** Start **
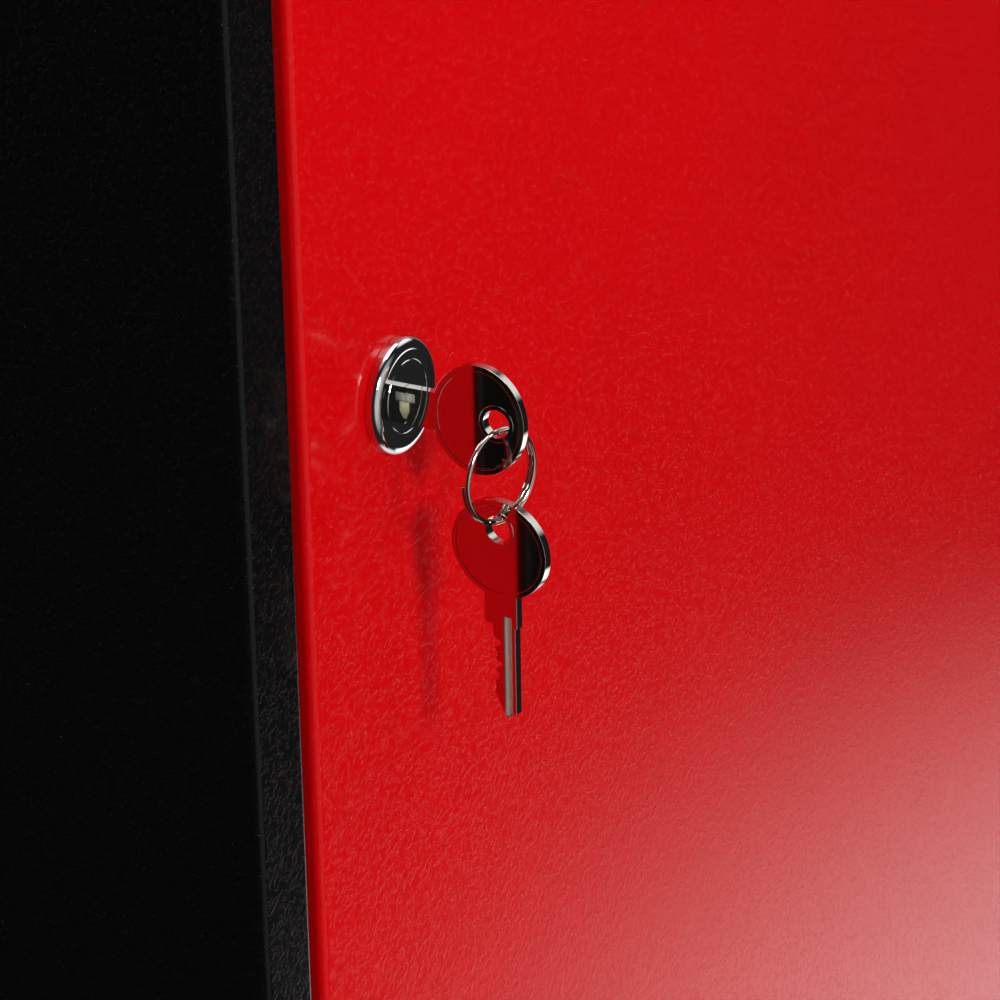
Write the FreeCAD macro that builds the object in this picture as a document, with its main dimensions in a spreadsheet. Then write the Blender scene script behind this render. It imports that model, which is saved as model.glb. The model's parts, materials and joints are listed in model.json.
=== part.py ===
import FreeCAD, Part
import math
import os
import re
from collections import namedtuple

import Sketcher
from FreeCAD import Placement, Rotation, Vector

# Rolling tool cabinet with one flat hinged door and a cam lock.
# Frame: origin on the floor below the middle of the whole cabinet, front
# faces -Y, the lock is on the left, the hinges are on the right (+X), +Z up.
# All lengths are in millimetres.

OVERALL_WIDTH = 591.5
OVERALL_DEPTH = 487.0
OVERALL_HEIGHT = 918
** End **
**AIM:**
Extract each line of the material exactly as it stands.

**EXERCISE SOLUTION:**
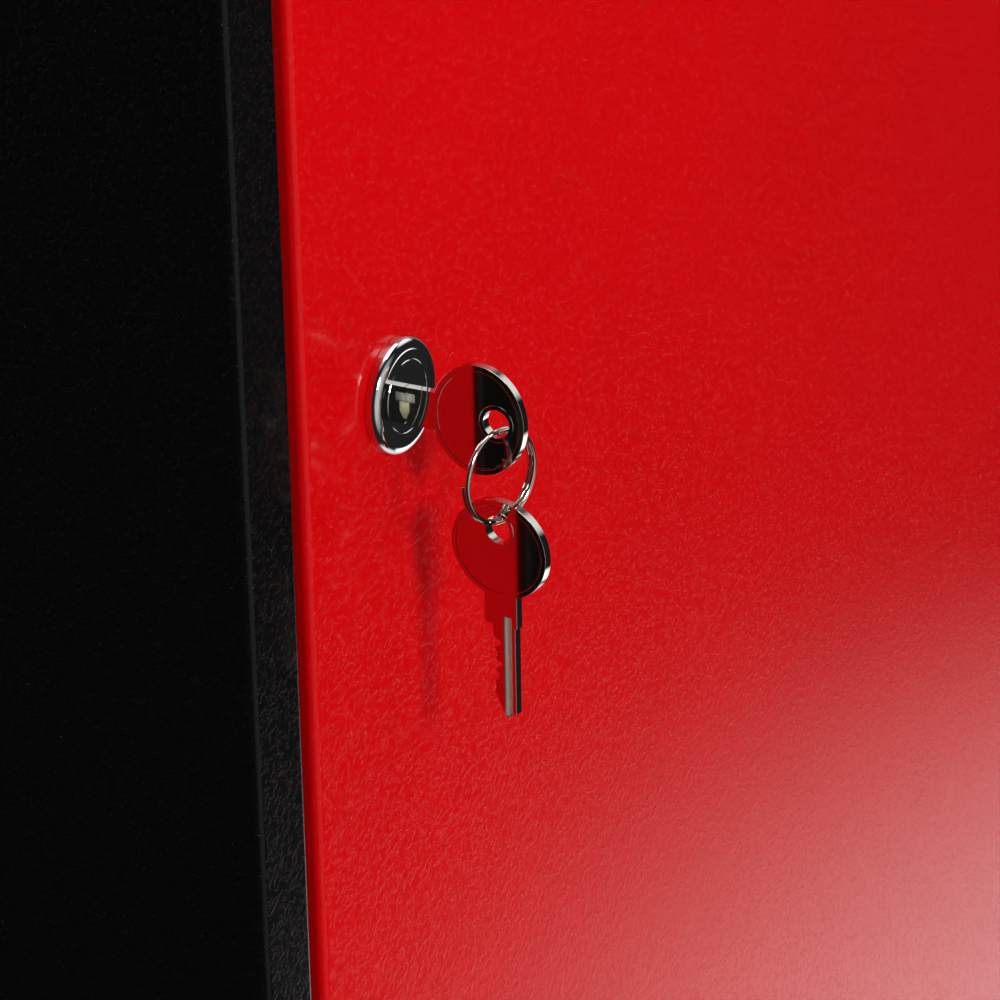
Write the FreeCAD macro that builds the object in this picture as a document, with its main dimensions in a spreadsheet. Then write the Blender scene script behind this render. It imports that model, which is saved as model.glb. The model's parts, materials and joints are listed in model.json.
=== part.py ===
import FreeCAD, Part
import math
import os
import re
from collections import namedtuple

import Sketcher
from FreeCAD import Placement, Rotation, Vector

# Rolling tool cabinet with one flat hinged door and a cam lock.
# Frame: origin on the floor below the middle of the whole cabinet, front
# faces -Y, the lock is on the left, the hinges are on the right (+X), +Z up.
# All lengths are in millimetres.

OVERALL_WIDTH = 591.5
OVERALL_DEPTH = 487.0
OVERALL_HEIGHT = 918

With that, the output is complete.